We understand that e-gold needs to meet the requirements of due diligence
and to verify the legitimacy of these documents.  Apparently, that may
take a few days. We will hope that requests they made of us last week
after receiving these documents were made in haste and they will give due
consideration to the evidence they have before them.   We will give e-gold
reasonable time to respond before we take further action. As emotional as
we may be on this issue, we must remain professional and calm.

We want to thank members for taking it upon themselves to organize the
membership at large.  We had not anticipated that there would such an
overwhelming response and several of or members wrote letters to e-gold
expressing their feeling in a very professional way.

We are now in the same position as our members as we anxiously await a
positive response from e-gold.
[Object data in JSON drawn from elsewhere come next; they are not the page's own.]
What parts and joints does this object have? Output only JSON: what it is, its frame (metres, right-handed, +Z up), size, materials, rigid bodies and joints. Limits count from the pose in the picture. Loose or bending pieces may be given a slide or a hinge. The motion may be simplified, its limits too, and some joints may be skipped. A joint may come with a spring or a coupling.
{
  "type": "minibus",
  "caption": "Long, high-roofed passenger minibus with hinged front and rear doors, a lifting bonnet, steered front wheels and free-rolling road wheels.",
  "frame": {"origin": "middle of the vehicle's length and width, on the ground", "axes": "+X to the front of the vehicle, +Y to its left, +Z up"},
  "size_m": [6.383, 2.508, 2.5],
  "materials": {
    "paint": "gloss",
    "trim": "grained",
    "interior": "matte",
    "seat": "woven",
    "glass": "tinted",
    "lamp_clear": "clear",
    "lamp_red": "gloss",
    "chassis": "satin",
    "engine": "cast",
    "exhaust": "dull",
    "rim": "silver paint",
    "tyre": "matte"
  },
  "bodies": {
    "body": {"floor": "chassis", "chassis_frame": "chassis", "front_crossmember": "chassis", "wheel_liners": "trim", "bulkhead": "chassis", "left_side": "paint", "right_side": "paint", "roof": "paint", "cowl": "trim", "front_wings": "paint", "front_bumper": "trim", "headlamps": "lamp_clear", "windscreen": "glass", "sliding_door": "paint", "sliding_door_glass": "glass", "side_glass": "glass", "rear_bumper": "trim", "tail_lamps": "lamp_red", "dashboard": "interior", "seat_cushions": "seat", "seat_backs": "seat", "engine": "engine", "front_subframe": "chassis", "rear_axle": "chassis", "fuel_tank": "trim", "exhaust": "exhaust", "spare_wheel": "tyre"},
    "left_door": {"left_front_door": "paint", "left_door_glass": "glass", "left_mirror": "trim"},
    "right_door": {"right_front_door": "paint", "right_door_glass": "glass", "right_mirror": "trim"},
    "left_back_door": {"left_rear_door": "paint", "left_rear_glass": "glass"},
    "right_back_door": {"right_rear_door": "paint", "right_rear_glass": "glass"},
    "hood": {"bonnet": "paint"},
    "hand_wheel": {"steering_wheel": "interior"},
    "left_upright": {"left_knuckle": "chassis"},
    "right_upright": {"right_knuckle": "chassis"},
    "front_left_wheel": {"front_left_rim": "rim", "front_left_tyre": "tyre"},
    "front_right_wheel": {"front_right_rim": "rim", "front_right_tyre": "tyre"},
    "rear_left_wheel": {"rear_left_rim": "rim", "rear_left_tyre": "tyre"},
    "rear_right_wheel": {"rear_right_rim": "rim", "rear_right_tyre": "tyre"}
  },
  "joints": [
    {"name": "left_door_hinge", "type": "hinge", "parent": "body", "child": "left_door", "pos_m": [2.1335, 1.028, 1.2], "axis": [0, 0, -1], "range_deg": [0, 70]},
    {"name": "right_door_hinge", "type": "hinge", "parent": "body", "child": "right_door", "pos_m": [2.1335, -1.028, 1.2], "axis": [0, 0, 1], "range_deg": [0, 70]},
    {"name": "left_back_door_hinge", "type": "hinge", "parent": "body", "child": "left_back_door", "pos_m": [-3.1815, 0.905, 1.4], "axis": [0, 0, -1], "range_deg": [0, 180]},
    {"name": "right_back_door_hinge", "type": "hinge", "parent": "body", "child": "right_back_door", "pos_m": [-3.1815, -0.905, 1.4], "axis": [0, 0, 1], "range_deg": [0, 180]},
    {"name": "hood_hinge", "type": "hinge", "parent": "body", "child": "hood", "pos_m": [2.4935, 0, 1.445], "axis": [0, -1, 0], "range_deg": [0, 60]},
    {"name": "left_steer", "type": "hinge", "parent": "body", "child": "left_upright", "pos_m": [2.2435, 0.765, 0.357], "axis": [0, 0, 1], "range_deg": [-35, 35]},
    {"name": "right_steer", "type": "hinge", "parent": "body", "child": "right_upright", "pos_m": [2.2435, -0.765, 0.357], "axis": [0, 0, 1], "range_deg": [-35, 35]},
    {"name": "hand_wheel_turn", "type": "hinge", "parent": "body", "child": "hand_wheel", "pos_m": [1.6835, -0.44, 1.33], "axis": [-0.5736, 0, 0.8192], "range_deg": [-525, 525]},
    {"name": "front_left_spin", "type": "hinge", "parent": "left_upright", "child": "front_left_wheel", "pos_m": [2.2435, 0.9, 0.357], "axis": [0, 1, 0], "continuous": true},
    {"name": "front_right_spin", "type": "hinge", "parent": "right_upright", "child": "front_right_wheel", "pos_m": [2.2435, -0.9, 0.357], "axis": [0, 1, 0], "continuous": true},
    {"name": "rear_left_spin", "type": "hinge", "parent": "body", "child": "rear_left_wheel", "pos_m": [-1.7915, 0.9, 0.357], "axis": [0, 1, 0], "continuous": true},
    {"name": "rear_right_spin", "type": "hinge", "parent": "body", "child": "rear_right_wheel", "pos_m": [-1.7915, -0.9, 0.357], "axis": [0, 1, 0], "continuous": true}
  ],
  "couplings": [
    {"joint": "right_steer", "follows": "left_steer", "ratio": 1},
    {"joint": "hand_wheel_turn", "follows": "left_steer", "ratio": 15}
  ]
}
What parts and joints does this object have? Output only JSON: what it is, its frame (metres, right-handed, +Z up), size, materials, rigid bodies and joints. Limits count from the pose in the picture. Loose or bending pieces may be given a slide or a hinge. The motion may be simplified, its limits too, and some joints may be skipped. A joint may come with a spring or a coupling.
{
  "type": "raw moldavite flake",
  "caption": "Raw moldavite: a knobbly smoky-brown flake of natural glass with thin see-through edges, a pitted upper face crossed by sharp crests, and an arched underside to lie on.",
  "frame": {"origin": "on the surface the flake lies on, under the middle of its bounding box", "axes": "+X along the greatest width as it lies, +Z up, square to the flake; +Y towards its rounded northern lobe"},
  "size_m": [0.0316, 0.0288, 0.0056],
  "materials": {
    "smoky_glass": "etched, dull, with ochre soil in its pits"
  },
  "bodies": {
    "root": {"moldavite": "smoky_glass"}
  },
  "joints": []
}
We will follow up with continued updates as
soon as we have a response from e-gold.

Jon  Robert

end quote .

p.s. as one who has already experienced the heavy hand of the DDU I can
state that DDU will NOT contact you IF they release your funds .. you will
just DISCOVER (for yourself, if you try) one day that they are free .. and
DDU NEVER says, "thank you" for your efforts (and expense) to get YOUR
mess cleaned up either ...

LaMarr M. Dell Sr.
E-Gold, a GOOD idea ... ? ?.


btw ... some of you feel compelled to tell the rest of us that YOUR
decision is that "COSTA IS A SCAM"  but that is NOT the issue here,
folks ... read it again.  The FACT is that "Costa" is an IBC and, as such,
has certain "international rights" ... that the U.S. does NOT recognize.

The U.S. wants to ELIMINATE ALL LAWS that are in conflict with theirs ..
they recognize NO RIGHTS except those THEY approve of .. and e-gold seems
to back up those feelings. C'mon, egod, quit flying TWO flags .. pick ONE
and "go" with it.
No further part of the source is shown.